É necessário que o Nuevo Peru realize um balanço profundo sem receios e a partir da perspectiva da esquerda revolucionária. A crise que atravessa o capitalismo global e o regime peruano não deixa espaço para projetos mornos de centro-esquerda que, como mais uma vez se demonstrou, sempre terminam em fracassos e novas frustrações. Em maio provavelmente será realizado o Congresso do movimento, instância que deve servir para tirar conclusões sobre os motivos do declínio já pronunciado e quais devem ser os passos futuros. Os revolucionários devem começar a se reagrupar e influenciar suas posições no Congresso.
O caminho seguro para a marginalização, que não devemos cair, é abster-se dos processos reais que estão se desenvolvendo, como infelizmente fazem alguns pequenos grupos sectários.
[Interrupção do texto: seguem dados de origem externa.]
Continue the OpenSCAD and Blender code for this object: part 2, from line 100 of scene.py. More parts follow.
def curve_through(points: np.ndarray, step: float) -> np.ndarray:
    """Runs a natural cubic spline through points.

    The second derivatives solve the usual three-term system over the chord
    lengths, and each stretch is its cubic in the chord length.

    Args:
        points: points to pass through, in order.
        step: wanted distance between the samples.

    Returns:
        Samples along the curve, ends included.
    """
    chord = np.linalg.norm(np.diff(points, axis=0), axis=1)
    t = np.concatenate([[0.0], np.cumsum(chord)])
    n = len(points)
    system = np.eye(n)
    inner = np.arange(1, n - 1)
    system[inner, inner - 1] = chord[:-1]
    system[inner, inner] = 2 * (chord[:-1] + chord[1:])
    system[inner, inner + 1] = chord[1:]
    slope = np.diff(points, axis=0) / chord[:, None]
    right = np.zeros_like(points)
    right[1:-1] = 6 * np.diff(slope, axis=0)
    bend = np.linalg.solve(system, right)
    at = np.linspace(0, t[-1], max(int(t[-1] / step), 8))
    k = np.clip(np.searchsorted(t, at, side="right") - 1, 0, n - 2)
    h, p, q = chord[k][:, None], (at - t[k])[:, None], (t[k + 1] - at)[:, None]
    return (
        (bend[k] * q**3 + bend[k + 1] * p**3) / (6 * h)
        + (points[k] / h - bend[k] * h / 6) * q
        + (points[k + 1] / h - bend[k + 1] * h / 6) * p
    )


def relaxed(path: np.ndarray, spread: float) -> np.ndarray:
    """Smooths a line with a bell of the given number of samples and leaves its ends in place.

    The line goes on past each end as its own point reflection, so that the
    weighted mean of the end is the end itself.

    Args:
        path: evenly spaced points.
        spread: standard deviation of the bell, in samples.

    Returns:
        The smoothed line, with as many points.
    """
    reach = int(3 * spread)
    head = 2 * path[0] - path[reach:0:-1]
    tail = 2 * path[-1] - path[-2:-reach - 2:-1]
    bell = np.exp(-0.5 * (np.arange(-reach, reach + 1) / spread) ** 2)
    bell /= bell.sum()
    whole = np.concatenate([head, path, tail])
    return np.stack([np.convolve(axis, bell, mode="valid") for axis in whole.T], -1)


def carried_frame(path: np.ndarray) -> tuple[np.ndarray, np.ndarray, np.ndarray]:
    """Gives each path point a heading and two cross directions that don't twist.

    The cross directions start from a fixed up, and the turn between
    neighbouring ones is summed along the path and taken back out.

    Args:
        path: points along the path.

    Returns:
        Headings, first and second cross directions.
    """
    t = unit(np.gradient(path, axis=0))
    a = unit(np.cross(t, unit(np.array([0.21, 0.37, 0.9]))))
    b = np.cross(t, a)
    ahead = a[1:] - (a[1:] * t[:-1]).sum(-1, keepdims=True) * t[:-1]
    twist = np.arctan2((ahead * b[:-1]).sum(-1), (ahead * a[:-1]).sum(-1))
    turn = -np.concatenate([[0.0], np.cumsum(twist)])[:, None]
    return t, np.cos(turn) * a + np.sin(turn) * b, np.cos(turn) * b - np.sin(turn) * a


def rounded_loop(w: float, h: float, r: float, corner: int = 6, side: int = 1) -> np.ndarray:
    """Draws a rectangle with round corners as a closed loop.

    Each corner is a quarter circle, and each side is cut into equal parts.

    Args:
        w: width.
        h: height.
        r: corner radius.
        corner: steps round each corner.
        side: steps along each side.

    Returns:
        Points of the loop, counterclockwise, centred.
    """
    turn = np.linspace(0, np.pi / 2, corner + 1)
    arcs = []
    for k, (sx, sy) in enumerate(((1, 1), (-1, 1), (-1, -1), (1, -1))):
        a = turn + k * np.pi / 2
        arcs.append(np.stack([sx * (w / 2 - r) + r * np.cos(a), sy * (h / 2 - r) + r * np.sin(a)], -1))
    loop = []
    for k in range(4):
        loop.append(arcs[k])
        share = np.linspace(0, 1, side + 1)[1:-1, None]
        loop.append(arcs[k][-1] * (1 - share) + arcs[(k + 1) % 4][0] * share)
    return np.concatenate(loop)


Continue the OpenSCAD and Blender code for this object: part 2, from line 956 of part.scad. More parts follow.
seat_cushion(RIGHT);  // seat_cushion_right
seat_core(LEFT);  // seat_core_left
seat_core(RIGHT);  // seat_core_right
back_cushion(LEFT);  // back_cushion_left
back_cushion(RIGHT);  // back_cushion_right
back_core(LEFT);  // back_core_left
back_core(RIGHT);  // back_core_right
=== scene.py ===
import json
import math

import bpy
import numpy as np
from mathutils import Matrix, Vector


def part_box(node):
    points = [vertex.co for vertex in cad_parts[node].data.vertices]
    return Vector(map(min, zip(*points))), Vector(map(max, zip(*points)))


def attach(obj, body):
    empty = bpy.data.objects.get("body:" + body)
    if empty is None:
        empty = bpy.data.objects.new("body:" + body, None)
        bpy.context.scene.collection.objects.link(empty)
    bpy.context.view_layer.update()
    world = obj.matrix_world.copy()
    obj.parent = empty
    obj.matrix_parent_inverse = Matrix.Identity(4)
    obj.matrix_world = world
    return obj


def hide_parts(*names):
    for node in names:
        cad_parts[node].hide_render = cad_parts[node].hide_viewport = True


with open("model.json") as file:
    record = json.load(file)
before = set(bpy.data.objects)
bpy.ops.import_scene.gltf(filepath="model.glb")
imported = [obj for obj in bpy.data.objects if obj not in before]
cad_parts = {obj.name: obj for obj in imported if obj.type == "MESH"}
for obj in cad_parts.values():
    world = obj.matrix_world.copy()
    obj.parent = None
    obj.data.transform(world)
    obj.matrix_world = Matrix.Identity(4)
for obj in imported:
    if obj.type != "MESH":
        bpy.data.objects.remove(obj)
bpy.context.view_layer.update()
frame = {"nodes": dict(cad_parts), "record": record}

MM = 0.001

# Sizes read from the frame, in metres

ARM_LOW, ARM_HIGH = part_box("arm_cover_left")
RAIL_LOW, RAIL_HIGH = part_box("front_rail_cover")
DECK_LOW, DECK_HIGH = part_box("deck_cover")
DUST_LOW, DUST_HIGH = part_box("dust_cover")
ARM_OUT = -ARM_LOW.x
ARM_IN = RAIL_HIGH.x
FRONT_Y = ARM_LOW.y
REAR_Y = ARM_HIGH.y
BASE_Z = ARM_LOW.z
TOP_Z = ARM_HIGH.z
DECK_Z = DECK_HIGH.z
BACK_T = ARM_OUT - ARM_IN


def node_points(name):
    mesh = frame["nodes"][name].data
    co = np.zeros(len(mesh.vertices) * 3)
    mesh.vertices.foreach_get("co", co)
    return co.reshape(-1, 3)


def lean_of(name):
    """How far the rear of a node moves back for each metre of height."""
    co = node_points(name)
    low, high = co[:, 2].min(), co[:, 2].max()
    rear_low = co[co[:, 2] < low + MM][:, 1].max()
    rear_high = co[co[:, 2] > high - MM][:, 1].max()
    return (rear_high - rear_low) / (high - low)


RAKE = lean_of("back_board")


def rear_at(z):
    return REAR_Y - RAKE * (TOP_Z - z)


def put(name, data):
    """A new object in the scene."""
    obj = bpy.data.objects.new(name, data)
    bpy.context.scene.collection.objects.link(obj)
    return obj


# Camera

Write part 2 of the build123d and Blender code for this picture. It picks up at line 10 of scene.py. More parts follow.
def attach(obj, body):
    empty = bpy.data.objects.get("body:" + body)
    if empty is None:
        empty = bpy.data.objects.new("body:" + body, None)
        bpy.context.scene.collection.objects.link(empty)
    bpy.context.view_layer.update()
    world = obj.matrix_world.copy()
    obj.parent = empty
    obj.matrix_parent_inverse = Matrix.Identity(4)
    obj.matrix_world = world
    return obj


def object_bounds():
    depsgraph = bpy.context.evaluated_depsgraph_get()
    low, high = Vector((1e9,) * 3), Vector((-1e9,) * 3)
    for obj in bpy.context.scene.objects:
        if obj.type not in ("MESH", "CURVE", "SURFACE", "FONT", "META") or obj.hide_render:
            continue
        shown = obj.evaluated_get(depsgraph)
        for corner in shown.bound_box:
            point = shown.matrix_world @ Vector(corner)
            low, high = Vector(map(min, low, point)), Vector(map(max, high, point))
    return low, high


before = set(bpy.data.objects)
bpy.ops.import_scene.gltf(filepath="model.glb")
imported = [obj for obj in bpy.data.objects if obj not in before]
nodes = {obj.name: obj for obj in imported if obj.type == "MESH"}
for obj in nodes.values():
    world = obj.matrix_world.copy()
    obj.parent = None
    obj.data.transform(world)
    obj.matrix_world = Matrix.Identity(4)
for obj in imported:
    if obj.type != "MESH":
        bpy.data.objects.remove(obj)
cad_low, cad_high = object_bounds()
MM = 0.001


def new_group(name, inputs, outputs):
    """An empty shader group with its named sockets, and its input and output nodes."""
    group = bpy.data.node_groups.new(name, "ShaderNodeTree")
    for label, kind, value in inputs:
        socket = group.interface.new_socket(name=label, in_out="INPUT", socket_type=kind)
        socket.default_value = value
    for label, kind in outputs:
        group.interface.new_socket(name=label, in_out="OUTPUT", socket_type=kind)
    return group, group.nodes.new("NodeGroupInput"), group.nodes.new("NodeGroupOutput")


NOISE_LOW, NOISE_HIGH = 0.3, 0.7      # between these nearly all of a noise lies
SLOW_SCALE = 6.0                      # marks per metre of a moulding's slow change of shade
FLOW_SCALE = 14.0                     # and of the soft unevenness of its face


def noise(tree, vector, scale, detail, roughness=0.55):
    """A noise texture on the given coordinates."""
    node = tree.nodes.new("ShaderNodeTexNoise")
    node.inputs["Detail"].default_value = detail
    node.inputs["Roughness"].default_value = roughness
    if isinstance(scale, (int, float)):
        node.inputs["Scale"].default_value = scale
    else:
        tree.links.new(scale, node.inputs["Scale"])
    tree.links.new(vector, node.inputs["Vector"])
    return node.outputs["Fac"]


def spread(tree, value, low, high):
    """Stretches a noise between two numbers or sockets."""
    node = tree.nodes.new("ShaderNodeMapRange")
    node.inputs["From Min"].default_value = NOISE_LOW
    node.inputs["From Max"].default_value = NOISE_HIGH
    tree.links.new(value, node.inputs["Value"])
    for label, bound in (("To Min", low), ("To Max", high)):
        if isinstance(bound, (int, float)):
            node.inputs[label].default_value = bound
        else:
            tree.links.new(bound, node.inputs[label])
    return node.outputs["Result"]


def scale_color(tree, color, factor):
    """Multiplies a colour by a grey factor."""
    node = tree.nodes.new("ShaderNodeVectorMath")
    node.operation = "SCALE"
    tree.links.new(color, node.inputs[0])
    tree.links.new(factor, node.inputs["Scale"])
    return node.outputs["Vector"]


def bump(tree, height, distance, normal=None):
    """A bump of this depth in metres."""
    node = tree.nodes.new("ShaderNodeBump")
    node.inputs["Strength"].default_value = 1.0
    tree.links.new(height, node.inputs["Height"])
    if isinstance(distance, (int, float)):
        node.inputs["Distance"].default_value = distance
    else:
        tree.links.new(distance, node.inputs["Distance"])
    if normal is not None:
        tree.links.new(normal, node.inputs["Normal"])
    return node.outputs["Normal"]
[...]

Após o processo eleitoral, será necessário reembaralhar e jogar novamente. Desde a LIS, estamos determinados a construir um novo projeto socialista e revolucionário no Peru qual debatendo a melhor tática sem perder de vista que a estratégia é agrupar os melhores lutadores, alguns dos quais atuam em experiências amplas como Novo Peru, outras fora, abertas ao processo eleitoral que se desenvolvem em novos fenômenos que deveremos responder sem cair no sectarismo ou no oportunismo.